Los Angeles, San Francisco 1998

Our summer 1998 vacation trip was great. We picked Danielle up at SeaWorld camp on Friday afternoon, August 7th, and headed to the airport to catch a Delta non-stop to Los Angeles. The lease ran out on Linda’s car last month. She has her heart set on a Corvette, but the color she wants isn’t available right now, a situation worsened by the recent GM strike. So she’s been renting a car for the past few weeks. It seemed strange to drive to the airport and have no car to park, but it sure was convenient to be able to simply abandon it in the rental car lot like we do when we’re traveling.

The flight was uneventful. Since I earn Delta SkyMiles on American Express card purchases made on my own and the company’s Amex cards, we’re usually able to get free first class tickets for vacations. First class makes traveling with a busy seven-year-old a lot easier. That coupled with plenty to do — a couple of game CD’s on the laptop, an activity book, and some plastic-tasting food — made the flight go pretty quickly. There are usually a lot of Disney people in first class on the Orlando-Los Angeles non-stop, and this flight was no exception, so we had a chance to visit with a few people we don’t see all that often.

When we arrived we rented a car and drove to Linda’s parents’ house. On the way I swung past the house I grew up in and lived in until I got married at 22. The neighborhood seemed a bit more run-down than I recall, with a fair amount of peeling paint and uncut grass, but I suppose it’s holding up better than most of Los Angeles. I drove past the site of the Baldwin Hills Dam, which was only a few hundred yards from our house, but there was little sign of where it had been.

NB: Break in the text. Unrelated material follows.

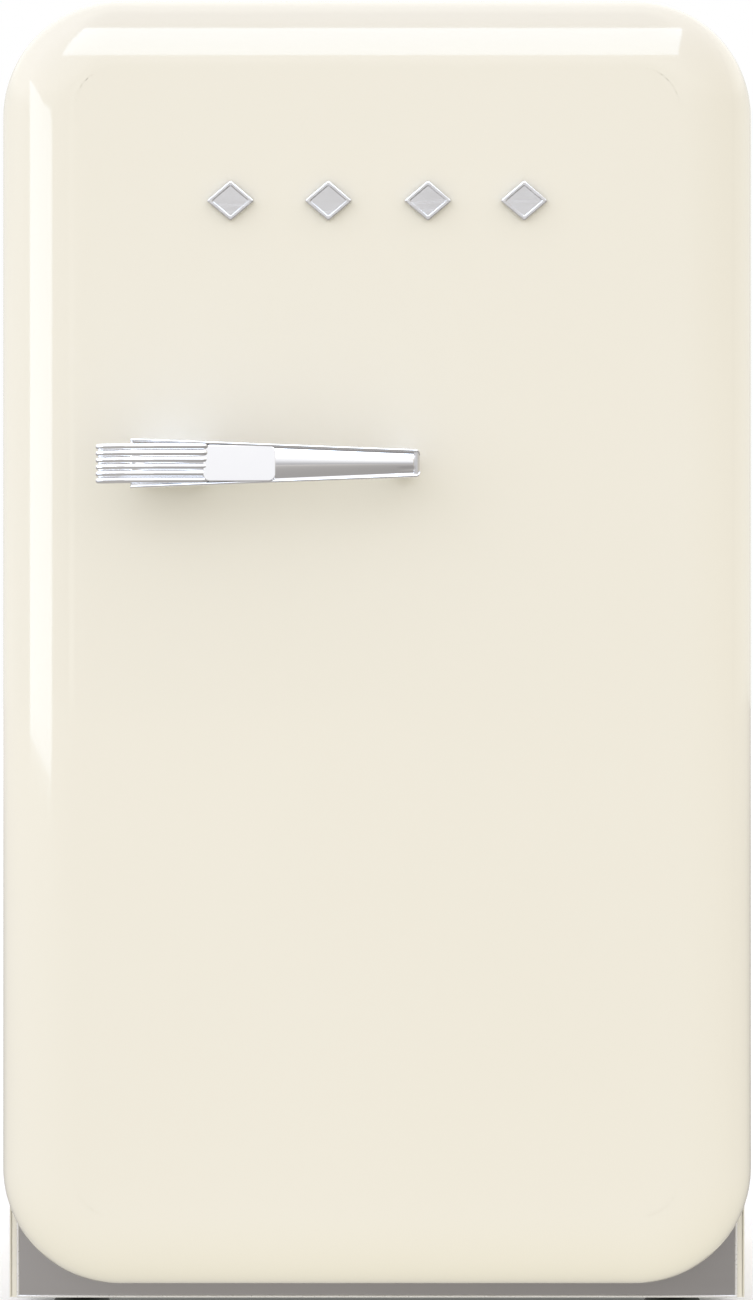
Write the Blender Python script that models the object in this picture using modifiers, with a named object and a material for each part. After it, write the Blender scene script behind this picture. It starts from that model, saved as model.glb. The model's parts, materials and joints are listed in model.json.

Linda’s parents live in a two-story, semi-Victorian house that was built near downtown Los Angeles in 1903. The house features hand-painted ceiling murals and elaborate oak paneling. Originally lit by gas lamps, it was refitted for electricity in the 1920’s. Saturday we spent a quiet day at home, letting Danielle play with her grandparents.

One of the advantages of an old house is the attic. With an accumulation of seventy years of “stuff”, there’s always something interesting. On this trip I dredged up some old photos for scanning and some interesting old jewelry and books. Linda found a toy crane from her childhood, a recreation of the arcade-type candy or stuffed toy cranes. It has two levers that manipulate the arm and jaws, and a chute into which objects may be dropped in order to get them out of the enclosed plastic cover. After a little WD-40 Danielle had a great time manipulating the levers to retrieve small “treasures” (crumpled paper) and drop them down the chute. It beats losing fifty cents a shot.

We also unearthed a model of Disneyland that Linda made for her sixth grade art fair, in an eerie presaging of her career as an Imagineer. It’s really quite good, and her parents are still annoyed that she took second place behind a girl who leaned her father’s stamp collection against a prefab castle. Talk about holding a grudge. . .

For dinner we went to El Cholo, a 70-year-old Mexican restaurant just a block away from their house. We’ve been going to El Cholo all our lives, originally for their unique style of Mexican cooking, then later for the country’s best frozen Margaritas. The restaurant began as a small house on Western Avenue, then gradually expanded over the years, until today it occupies almost half the block.

Sunday afternoon we headed for the Los Angeles Zoo. Orlando doesn’t have much of a zoo. While Los Angeles’s Zoo has always stood in the shadow of the San Diego Zoo, it’s pretty nice. Located on a hilly corner of Griffith Park, a wilderness area that is the largest municipal park in the country, the zoo offers thousands of animals in very natural settings, with no obvious bars or cages.

When Linda and I lived in Los Angeles we were members of GLAZA, the Greater Los Angeles Zoo Association. During the 1980s we watched the zoo grow and improve its exhibits year by year. Since then there have been animal care problems, management scandals, and funding shortfalls, and now the zoo population seems somewhat sparse.

We saw lions, giraffes, rhinos, antelope, ibex, lynx, wolverines, koalas, seals, polar bears, gorillas, flamingoes, lemurs, marmots, kangaroos, wallabies, foxes, wolves and many more. We enjoyed the otter exhibit the most. Two otters in a large area filled with pools, streams, logs, slides, tubes and other playthings spells fun. The two were in constant motion. We watched them play tag for about half an hour. They have quite a sense of humor. The leader would dive into the top end of an inclined tube and slide through, while the chaser jumped in the water and waited to surprise him at the bottom.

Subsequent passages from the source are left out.